Location: 188th Ave. NE to the City of Redmond / King County border.
Current Project Activities: Construction on Union Hill Road will begin on Tuesday, 5/26/15 with underground stormwater pipe installation. One lane of eastbound and westbound traffic will be maintained at all times, but traffic will be routed into the northerly lanes for construction in the southerly lanes. Construction will take place 7:00 am to 3:30 pm daily. Traffic impacts will be significant and alternate routes are advised.
Project Phase: Construction
Estimated Timeline: Construction began in February 2015 and be completed by winter 2015.
Contact: Eric Dawson, 425-556-2723
Description: Union Hill Road Phase III will complete the gap between the previously completed City project to the west (approximately 188th Avenue NE) and the improvements constructed by King County's Novelty Hill Road project (see NE Novelty Hill Road / Union Hill Road for previous project details).
The project will include two travel lanes in each direction, a two-way left turn lane, and bike lanes and sidewalk on both sides of the road. These changes collectively improve mobility on NE Union Hill Road for vehicles and trucks to and from southeast Redmond.
In addition to improving mobility, this project will construct pedestrian and bike facilities to provide travel choices for residents and employees to walk and bike to and from adjacent parks and commercial areas.
This project also constructs two ponds to meet immediate stormwater needs. The regional ponds will provide flow control and water quality for the Union Hill Road Phase III improvements prior to discharging stormwater to Evans Creek.
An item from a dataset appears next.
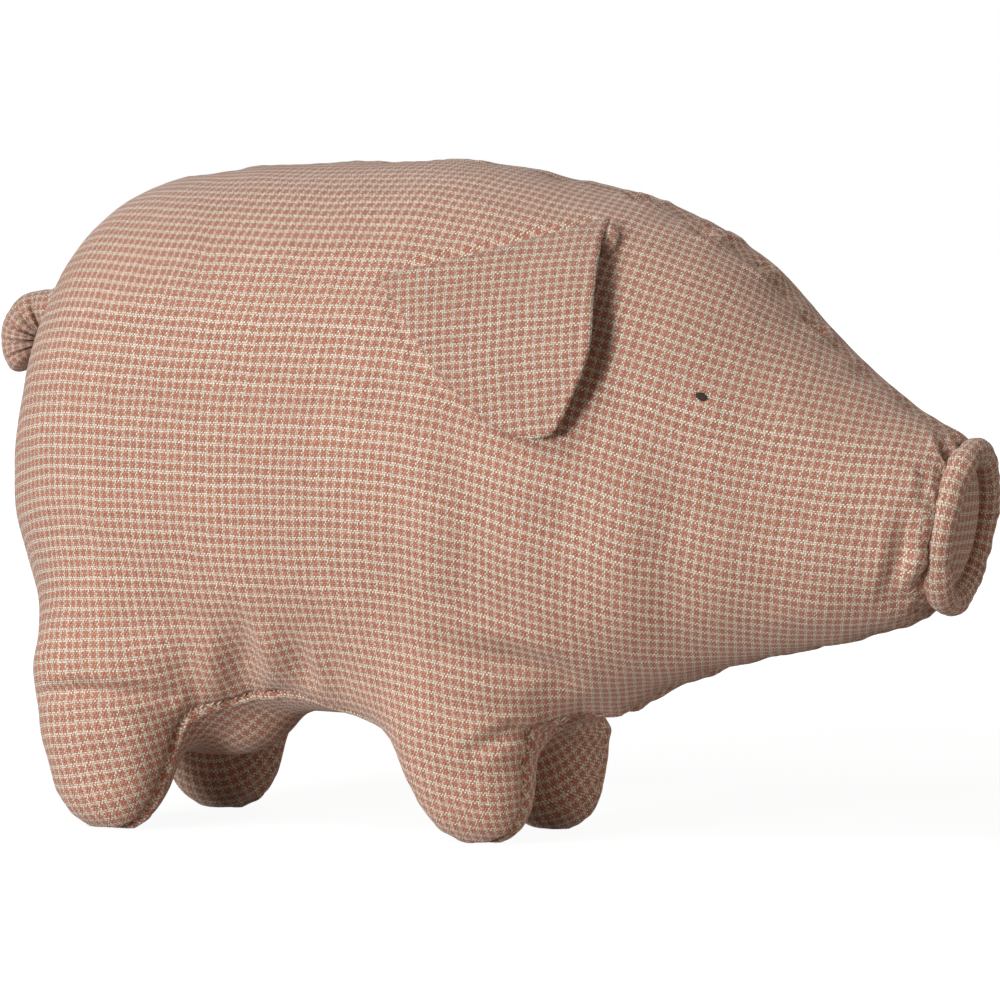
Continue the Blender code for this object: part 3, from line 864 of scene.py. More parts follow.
on_gusset = np.zeros(len(points))
on_gusset[corner[piece == GUSSET]] = 1
rim_height = gusset_rim * on_gusset * np.exp(-(((off_gusset_seam - rim_off_seam) / rim_width) ** 2))
rim_height = rim_height * np.interp(points[:, 0] - body_start, rim_flatter, (1, rim_front_share))
points = points + normals * rim_height[:, None]
points, _ = sewn(points, normals, snout_seam, snout_sewing)
points[:, 2] = np.maximum(points[:, 2], 0)
move_points(skin.data, points)
print("seam points:", len(back_seam), len(gusset_seam), len(snout_seam))

# %% [markdown]
# ## Shader maths as Python
#
# A node tree is easier to read as a formula. This small class wraps a socket,
# so that adding or multiplying two sockets adds the Math node that does it.


# %% A socket that can be calculated with
class Value:
    """A number that varies over the surface: an output socket in a node tree."""

    def __init__(self, tree, socket):
        self.tree = tree
        self.socket = socket

    def node(self, kind, settings=None, output=0, **sockets):
        """A node of this kind; sockets are named by input, with _ for a space, or by number."""
        made = self.tree.nodes.new(kind)
        for key, setting in (settings or {}).items():
            setattr(made, key, setting)
        for key, value in sockets.items():
            place = int(key[1:]) if key[0] == "_" else key.replace("_", " ")
            if isinstance(value, Value):
                self.tree.links.new(value.socket, made.inputs[place])
            else:
                made.inputs[place].default_value = value
        return Value(self.tree, made.outputs[output])

    def math(self, operation, *values):
        inputs = {f"_{k}": value for k, value in enumerate(values)}
        return self.node("ShaderNodeMath", {"operation": operation}, **inputs)

    def __add__(self, other):
        return self.math("ADD", self, other)

    def __sub__(self, other):
        return self.math("SUBTRACT", self, other)

    def __rsub__(self, other):
        return self.math("SUBTRACT", other, self)

    def __mul__(self, other):
        return self.math("MULTIPLY", self, other)

    __radd__ = __add__
    __rmul__ = __mul__

    def floor(self):
        return self.math("FLOOR", self)

    def fraction(self):
        return self.math("FRACT", self)

    def modulo(self, step):
        return self.math("FLOORED_MODULO", self, step)

    def over(self, limit):
        return self.math("GREATER_THAN", self, limit)

    def bump(self):
        """Half a wave between two whole numbers: 0 at both and 1 in the middle."""
        return self.math("SINE", self.fraction() * math.pi)

    def mix(self, first, second):
        """Colour from first to second as this value goes from 0 to 1."""
        ends = [end if isinstance(end, Value) else (*end, 1) for end in (first, second)]
        return self.node("ShaderNodeMix", {"data_type": "RGBA"}, 2, _0=self, _6=ends[0], _7=ends[1])

    def shaded(self, amount):
        """This colour times a number."""
        return self.node("ShaderNodeVectorMath", {"operation": "SCALE"}, 0, _0=self, _3=amount)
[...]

Finally, an improved northeast Union Hill Road will improve traffic operations on other streets in the transportation network by allowing NE 76th Street to remain an internal collector street for traffic within southeast Redmond. Union Hill Road can also serve as an alternate route to Avondale Road for vehicles moving to Union Hill and Novelty Hill.
The Union Hill Road Phase III project is funded in part by a Transportation Improvement Board grant and two Department of Ecology grants.